→ **TASK TO COMPLETE**
Each line from the start of the data below through the one containing "return pocket_up(body, sketch, depth)" must be reproduced exactly.

→ **ITEMS**
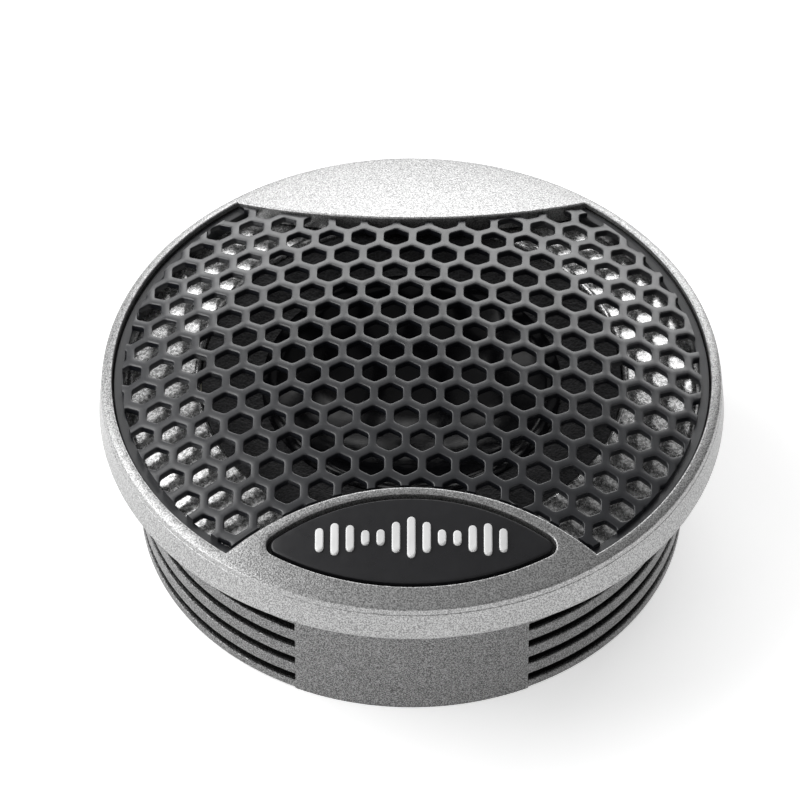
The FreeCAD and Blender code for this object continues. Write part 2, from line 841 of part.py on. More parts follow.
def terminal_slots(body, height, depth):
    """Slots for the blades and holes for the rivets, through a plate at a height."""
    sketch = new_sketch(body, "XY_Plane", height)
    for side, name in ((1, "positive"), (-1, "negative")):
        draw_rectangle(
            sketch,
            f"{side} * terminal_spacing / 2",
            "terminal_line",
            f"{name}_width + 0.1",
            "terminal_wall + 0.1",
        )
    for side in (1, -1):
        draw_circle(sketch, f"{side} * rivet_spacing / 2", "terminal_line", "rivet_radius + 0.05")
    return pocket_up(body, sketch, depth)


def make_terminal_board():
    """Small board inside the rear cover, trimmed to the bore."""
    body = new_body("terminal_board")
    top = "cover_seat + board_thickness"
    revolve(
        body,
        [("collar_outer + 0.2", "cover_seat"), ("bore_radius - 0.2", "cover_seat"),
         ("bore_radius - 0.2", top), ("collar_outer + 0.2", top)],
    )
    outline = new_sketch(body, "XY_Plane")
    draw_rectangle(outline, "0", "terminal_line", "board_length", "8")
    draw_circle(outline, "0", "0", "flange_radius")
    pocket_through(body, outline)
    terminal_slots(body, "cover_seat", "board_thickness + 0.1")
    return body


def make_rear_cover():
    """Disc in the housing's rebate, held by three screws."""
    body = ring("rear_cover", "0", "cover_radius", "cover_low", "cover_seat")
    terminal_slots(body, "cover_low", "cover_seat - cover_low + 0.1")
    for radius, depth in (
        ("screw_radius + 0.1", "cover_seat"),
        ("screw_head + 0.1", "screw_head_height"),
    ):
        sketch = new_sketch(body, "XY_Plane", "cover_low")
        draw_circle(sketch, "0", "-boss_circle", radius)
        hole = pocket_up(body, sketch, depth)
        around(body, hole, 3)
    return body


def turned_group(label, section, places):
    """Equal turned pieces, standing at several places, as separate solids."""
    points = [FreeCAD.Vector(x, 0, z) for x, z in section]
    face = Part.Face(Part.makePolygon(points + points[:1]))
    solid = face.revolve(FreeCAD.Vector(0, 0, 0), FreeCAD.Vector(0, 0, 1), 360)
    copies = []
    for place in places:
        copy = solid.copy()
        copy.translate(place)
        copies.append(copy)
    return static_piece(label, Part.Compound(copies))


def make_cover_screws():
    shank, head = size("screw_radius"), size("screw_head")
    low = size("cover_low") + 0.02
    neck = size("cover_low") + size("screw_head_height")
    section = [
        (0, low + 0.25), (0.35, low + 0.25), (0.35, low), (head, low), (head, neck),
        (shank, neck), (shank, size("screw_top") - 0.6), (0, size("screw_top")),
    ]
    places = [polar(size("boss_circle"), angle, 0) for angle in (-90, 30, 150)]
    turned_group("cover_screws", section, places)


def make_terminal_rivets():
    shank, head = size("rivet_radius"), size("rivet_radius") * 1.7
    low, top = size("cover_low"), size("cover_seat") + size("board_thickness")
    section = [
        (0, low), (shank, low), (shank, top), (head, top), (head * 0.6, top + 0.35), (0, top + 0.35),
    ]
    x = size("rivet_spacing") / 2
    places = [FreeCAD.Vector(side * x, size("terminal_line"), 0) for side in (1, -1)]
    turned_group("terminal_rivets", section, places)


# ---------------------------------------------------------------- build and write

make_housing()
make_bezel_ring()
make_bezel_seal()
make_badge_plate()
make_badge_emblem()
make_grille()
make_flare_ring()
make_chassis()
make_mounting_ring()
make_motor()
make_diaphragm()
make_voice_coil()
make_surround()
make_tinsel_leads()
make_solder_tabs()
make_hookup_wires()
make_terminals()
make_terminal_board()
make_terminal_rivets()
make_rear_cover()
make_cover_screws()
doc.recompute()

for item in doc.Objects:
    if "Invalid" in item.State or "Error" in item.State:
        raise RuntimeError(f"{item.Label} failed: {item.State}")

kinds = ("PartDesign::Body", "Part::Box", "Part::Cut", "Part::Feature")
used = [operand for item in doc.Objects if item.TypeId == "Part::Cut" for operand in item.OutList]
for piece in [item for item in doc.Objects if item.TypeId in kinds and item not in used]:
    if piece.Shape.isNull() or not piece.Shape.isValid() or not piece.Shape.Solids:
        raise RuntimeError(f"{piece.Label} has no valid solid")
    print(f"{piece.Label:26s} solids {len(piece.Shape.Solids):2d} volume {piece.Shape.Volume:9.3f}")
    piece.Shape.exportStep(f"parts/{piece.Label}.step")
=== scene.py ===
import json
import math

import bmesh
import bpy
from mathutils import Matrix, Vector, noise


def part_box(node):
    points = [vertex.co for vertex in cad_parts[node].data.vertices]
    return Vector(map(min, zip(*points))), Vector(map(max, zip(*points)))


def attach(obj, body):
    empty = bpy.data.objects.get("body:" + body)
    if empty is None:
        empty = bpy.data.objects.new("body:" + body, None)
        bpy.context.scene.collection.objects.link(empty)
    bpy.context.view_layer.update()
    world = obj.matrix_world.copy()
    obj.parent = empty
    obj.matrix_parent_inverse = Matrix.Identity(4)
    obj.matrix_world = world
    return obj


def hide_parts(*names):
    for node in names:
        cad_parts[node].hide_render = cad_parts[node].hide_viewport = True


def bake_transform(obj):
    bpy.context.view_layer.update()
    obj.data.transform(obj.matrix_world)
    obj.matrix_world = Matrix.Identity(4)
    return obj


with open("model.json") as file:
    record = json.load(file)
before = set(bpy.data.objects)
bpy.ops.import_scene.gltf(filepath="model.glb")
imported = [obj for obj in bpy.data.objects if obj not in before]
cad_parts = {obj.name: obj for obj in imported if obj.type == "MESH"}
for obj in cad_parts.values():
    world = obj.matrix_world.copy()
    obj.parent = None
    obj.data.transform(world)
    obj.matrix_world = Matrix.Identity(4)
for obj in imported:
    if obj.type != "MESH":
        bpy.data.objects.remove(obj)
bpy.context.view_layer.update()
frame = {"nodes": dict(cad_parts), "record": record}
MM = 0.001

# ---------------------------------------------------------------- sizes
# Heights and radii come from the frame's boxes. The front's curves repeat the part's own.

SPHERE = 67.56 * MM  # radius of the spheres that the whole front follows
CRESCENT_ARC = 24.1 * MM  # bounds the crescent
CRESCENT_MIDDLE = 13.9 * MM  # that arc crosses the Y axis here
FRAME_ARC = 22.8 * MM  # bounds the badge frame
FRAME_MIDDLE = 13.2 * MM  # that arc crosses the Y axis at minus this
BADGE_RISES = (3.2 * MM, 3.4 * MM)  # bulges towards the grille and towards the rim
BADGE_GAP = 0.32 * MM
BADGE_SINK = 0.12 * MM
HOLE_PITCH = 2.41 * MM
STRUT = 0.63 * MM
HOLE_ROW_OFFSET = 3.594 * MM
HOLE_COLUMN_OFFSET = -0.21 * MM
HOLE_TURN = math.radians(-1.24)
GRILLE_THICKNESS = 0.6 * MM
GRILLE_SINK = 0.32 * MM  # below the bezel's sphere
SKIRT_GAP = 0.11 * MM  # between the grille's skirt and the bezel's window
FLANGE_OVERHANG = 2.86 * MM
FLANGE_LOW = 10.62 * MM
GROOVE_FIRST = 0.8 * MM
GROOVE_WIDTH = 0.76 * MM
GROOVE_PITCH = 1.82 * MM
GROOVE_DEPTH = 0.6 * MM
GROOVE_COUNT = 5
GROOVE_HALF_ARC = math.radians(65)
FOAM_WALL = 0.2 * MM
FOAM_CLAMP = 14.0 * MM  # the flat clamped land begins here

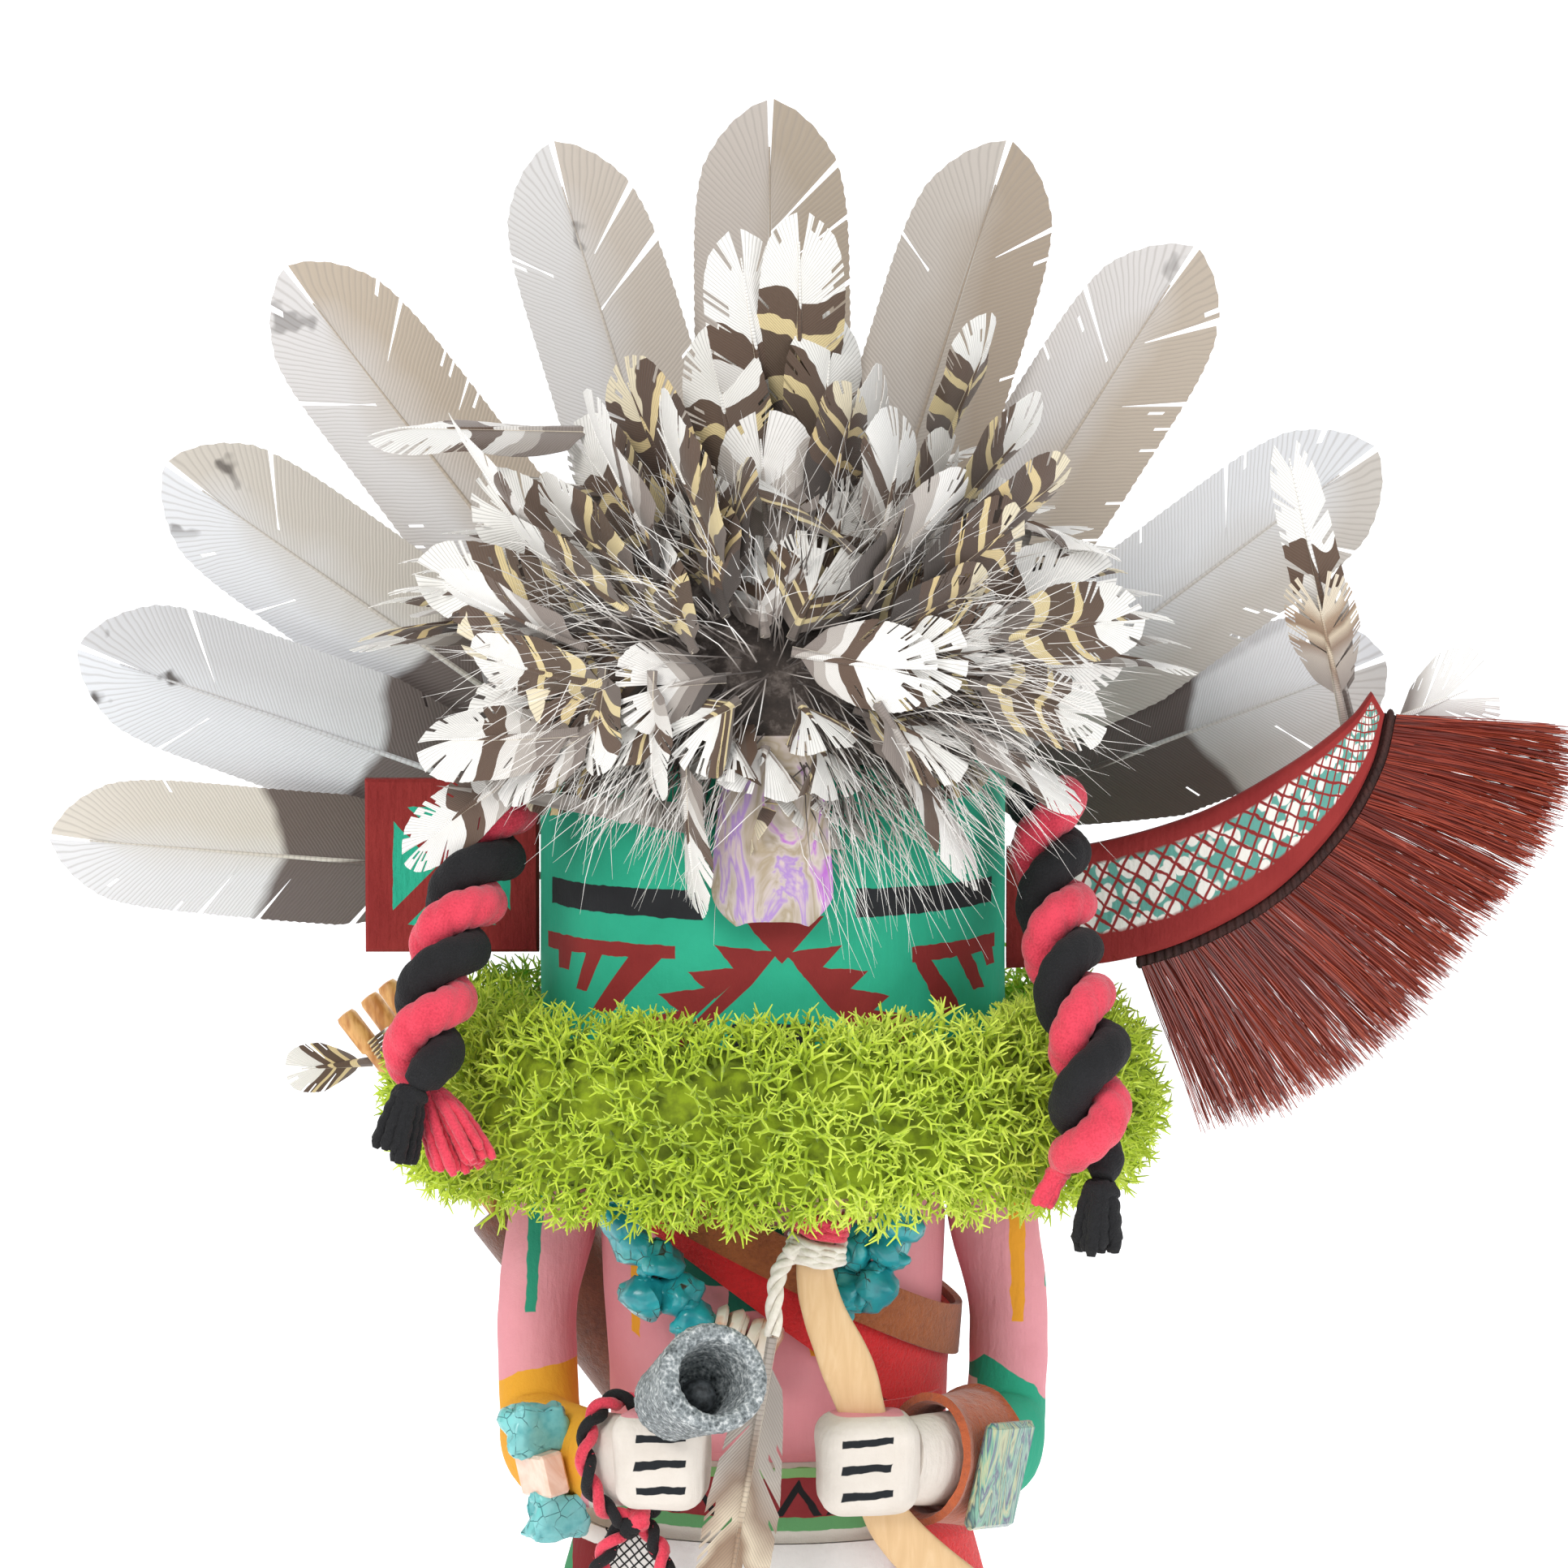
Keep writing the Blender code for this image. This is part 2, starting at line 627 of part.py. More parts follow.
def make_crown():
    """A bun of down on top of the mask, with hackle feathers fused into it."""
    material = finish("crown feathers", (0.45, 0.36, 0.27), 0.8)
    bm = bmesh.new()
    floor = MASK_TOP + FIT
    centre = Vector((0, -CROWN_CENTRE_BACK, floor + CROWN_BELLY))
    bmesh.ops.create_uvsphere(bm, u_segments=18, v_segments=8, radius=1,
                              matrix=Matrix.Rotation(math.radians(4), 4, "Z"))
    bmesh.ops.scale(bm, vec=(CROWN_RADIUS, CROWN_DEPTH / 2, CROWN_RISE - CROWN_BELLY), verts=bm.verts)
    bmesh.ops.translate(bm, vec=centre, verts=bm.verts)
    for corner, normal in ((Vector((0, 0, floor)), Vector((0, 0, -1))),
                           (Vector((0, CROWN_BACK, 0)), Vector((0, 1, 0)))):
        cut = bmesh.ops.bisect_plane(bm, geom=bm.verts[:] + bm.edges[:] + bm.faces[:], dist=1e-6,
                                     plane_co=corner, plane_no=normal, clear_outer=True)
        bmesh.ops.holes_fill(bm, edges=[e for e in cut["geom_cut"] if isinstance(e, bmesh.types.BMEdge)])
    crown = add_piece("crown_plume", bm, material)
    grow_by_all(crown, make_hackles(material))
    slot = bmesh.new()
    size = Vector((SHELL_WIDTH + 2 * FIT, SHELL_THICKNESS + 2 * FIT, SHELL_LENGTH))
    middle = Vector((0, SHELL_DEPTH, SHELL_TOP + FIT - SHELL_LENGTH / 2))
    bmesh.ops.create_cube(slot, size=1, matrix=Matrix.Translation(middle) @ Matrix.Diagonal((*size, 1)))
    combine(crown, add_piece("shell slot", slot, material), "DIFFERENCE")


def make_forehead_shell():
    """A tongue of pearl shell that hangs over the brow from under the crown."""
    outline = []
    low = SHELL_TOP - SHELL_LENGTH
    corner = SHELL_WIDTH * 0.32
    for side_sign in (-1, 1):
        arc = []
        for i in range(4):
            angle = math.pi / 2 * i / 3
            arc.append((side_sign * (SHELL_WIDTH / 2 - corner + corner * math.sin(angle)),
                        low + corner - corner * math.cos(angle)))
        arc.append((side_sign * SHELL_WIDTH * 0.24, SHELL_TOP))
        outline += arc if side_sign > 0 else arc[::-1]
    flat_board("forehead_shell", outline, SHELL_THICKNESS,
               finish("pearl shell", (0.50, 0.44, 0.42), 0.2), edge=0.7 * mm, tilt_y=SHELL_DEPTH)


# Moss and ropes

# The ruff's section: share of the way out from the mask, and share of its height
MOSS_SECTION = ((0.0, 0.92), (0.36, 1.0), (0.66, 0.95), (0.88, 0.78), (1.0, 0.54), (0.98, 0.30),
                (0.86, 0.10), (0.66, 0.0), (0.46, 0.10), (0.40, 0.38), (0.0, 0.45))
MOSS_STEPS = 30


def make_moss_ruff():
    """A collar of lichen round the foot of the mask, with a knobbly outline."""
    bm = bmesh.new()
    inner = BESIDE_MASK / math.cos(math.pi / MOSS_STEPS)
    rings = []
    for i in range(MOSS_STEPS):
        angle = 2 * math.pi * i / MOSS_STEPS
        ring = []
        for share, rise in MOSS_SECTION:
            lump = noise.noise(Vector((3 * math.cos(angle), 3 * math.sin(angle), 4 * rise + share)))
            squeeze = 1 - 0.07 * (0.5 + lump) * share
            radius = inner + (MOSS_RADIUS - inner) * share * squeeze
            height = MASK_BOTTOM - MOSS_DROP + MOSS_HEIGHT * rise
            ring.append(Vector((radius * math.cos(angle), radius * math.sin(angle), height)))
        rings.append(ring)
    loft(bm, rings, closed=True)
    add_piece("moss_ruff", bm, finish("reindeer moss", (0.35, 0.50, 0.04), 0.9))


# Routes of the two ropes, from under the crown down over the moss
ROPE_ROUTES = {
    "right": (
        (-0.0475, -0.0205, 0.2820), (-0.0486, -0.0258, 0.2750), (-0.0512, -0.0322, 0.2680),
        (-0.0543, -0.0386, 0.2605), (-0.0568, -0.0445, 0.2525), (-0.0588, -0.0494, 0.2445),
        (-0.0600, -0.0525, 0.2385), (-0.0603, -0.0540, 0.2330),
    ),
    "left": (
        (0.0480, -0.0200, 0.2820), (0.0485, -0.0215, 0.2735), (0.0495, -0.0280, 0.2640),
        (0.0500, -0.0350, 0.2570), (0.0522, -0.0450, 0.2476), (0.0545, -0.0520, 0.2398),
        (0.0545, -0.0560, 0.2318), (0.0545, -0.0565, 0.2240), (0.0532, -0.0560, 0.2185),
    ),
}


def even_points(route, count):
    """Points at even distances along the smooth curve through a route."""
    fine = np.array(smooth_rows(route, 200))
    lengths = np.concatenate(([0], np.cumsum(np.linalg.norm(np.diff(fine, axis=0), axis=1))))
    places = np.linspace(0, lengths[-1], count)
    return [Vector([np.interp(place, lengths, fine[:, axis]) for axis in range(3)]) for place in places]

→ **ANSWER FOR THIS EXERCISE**
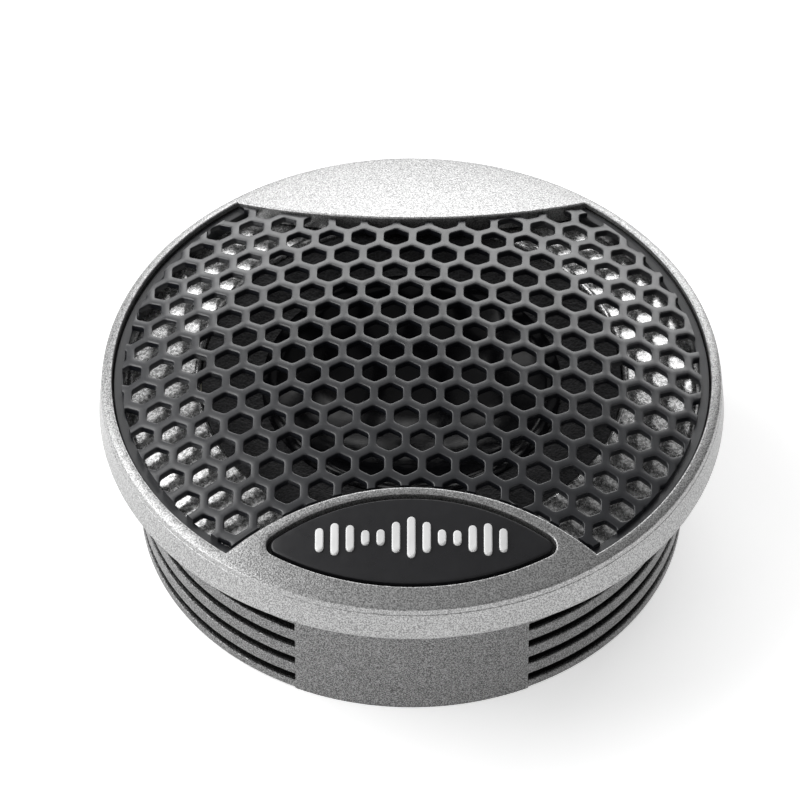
The FreeCAD and Blender code for this object continues. Write part 2, from line 841 of part.py on. More parts follow.
def terminal_slots(body, height, depth):
    """Slots for the blades and holes for the rivets, through a plate at a height."""
    sketch = new_sketch(body, "XY_Plane", height)
    for side, name in ((1, "positive"), (-1, "negative")):
        draw_rectangle(
            sketch,
            f"{side} * terminal_spacing / 2",
            "terminal_line",
            f"{name}_width + 0.1",
            "terminal_wall + 0.1",
        )
    for side in (1, -1):
        draw_circle(sketch, f"{side} * rivet_spacing / 2", "terminal_line", "rivet_radius + 0.05")
    return pocket_up(body, sketch, depth)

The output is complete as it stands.